Testing PCBs

[Amanda Robin]

I have two PCBs that I fabricated that attenuate an audio signal and
implement a low-pass filter. They have 7805 and 7905 voltage
regulators. They use an LTC 1164 8th order LP filter and 3 AD711 op
amps. The filter cutoff is set by a clock signal from another PCB.

One of the attenuator PCBs has ceased to function, and both of the
regulators get hot enough to burn me as soon as power is appleed. I am
testing components to find the problem. My power supply appears OK, or
at least one of the circuits thinks so.

I run into this a lot: how does one test components when they are
soldered in place? What I generally do is use the continuity and
capacitance functions of my multimeter and look for "reasonable"
values. However, capacitors obviously don't always have their rated
value when they are plugged into a circuit board.
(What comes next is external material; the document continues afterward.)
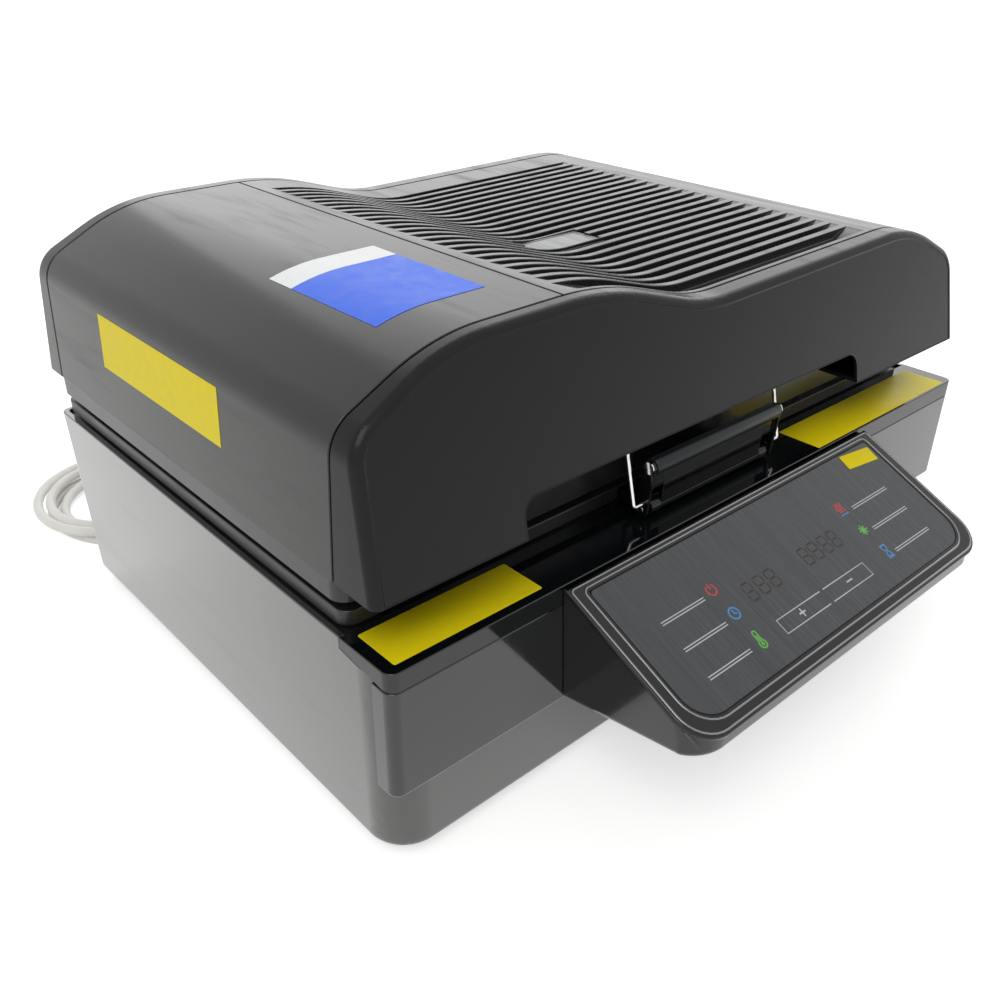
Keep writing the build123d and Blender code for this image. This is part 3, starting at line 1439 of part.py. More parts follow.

It's nice to have a twin circuit that actually works; that way I have a
benchmark for reasonable values. However this time it hasn't helped me
find the problem (yet).

Earlier today I suspected that the 7905 (negative) regulator was fried
and replaced it and its capacitor, but my problem continues. Since both
regulators heat up, I assume that ground must be compromised, but
haven't found the problem yet.

If anyone has any suggestions, either for my immediate problem, or for
the more general problem of testing PCBs, they would be most welcome.

Thanks,
Amanda

 

[Andrew Howard]

Maybe it's the design of the circuit itself that is the problem? I dunno,
just checking...

Andrew Howard

 

[Apollo]

"Amanda Robin" <amanderr@yahoo.com> wrote

I have two PCBs that I fabricated that attenuate an audio signal and
implement a low-pass filter. They have 7805 and 7905 voltage
regulators. They use an LTC 1164 8th order LP filter and 3 AD711 op
amps. The filter cutoff is set by a clock signal from another PCB.
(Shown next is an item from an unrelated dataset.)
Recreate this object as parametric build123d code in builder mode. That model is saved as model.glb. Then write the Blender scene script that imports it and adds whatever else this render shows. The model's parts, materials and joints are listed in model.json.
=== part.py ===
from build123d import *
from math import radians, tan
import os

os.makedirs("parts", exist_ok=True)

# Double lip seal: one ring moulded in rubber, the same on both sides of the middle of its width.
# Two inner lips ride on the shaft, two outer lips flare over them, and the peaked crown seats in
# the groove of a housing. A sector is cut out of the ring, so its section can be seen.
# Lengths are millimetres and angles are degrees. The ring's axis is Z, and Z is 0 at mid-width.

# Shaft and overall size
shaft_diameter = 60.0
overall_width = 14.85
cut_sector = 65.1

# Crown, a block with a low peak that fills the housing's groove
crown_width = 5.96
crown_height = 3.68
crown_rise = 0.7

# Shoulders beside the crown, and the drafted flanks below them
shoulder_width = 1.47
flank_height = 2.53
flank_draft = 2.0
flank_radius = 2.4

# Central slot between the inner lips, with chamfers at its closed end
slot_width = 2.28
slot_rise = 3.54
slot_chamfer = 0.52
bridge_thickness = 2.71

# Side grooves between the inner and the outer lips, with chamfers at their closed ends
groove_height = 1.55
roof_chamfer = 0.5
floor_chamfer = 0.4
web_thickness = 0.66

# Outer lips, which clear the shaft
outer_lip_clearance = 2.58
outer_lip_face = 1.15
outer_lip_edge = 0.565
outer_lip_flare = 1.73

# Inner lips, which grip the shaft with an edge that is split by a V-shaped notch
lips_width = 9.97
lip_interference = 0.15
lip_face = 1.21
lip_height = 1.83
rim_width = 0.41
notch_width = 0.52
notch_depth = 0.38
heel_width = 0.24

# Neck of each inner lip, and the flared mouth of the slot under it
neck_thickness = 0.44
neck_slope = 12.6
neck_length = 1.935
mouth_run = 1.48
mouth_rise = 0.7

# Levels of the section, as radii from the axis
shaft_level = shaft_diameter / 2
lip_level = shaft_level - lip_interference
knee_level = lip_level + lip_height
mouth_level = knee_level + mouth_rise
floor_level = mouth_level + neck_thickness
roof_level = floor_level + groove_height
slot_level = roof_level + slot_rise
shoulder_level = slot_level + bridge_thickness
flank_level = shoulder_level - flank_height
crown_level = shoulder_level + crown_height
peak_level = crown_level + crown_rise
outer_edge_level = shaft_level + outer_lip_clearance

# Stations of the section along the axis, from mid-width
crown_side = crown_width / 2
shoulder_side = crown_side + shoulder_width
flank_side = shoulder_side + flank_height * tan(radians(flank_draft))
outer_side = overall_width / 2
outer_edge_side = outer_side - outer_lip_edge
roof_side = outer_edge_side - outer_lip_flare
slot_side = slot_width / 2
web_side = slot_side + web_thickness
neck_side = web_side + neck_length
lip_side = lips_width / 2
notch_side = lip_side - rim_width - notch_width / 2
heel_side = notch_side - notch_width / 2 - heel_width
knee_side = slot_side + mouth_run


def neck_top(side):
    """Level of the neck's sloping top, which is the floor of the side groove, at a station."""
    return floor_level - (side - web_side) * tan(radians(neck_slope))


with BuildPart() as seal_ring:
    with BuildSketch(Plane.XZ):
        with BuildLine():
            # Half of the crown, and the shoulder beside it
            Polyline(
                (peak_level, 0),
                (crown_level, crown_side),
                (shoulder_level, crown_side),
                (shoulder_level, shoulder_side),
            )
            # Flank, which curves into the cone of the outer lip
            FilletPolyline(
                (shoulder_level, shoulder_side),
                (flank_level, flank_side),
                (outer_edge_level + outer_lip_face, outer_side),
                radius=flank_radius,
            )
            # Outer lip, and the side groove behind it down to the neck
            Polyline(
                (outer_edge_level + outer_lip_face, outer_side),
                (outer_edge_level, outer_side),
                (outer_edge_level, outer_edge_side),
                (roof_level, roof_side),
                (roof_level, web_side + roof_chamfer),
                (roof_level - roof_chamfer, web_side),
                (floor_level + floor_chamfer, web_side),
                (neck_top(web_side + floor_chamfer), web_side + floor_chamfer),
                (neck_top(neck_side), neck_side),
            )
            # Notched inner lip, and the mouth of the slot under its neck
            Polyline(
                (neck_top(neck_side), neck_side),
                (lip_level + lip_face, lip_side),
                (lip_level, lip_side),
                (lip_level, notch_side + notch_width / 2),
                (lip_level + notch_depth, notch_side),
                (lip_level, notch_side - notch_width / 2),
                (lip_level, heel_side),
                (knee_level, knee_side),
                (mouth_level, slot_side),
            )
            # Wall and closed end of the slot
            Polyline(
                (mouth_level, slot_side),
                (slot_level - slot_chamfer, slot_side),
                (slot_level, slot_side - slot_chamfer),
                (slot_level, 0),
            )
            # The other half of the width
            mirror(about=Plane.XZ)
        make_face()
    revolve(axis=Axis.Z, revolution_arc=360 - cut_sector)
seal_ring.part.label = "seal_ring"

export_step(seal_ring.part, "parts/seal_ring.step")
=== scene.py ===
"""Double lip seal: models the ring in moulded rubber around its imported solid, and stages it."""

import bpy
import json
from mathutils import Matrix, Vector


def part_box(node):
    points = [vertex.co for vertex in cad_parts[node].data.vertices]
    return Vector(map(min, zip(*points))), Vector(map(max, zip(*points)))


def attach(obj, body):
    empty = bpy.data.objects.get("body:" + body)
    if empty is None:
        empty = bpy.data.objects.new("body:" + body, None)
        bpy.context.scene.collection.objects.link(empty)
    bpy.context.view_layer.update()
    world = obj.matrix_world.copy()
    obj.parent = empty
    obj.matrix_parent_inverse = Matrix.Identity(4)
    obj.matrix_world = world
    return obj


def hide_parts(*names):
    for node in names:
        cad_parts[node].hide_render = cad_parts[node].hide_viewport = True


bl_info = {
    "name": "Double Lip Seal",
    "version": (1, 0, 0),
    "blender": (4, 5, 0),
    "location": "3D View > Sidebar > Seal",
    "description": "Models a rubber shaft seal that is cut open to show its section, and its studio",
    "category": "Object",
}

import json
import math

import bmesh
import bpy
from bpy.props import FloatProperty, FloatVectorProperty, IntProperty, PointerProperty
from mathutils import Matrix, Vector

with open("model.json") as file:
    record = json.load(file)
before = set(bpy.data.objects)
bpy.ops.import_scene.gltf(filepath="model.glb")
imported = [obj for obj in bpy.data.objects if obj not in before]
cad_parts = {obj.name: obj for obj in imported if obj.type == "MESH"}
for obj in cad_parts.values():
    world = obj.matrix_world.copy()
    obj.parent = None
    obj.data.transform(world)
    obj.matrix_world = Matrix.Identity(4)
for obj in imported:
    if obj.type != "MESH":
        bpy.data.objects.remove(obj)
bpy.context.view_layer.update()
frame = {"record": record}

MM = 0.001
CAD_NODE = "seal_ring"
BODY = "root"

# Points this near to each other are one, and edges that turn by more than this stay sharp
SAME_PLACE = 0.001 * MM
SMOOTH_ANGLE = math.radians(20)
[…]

7905's may sometimes oscillate if incorrectly bypassed.
You need a capacitor from the -5V rail to Ground, and on
the input to the regulator to Ground. Actually, the same
should be present on the 7805, but 7805's usually don't
actually go into oscillation when the capacitors are
missing - whereas 7905's usually do.
That may be [a] problem.

One of the attenuator PCBs has ceased to function, and both of the
regulators get hot enough to burn me as soon as power is appleed. I am
testing components to find the problem.

Is one of the chips in backwards?
Or, atleast, are the supplies connected to the chip backwards?
Are the power supplies shorted elsewhere?

My power supply appears OK, or
at least one of the circuits thinks so.

Nothing beats putting a 'scope on it and checking.

I run into this a lot: how does one test components when they are
soldered in place? What I generally do is use the continuity and
capacitance functions of my multimeter and look for "reasonable"
values. However, capacitors obviously don't always have their rated
value when they are plugged into a circuit board.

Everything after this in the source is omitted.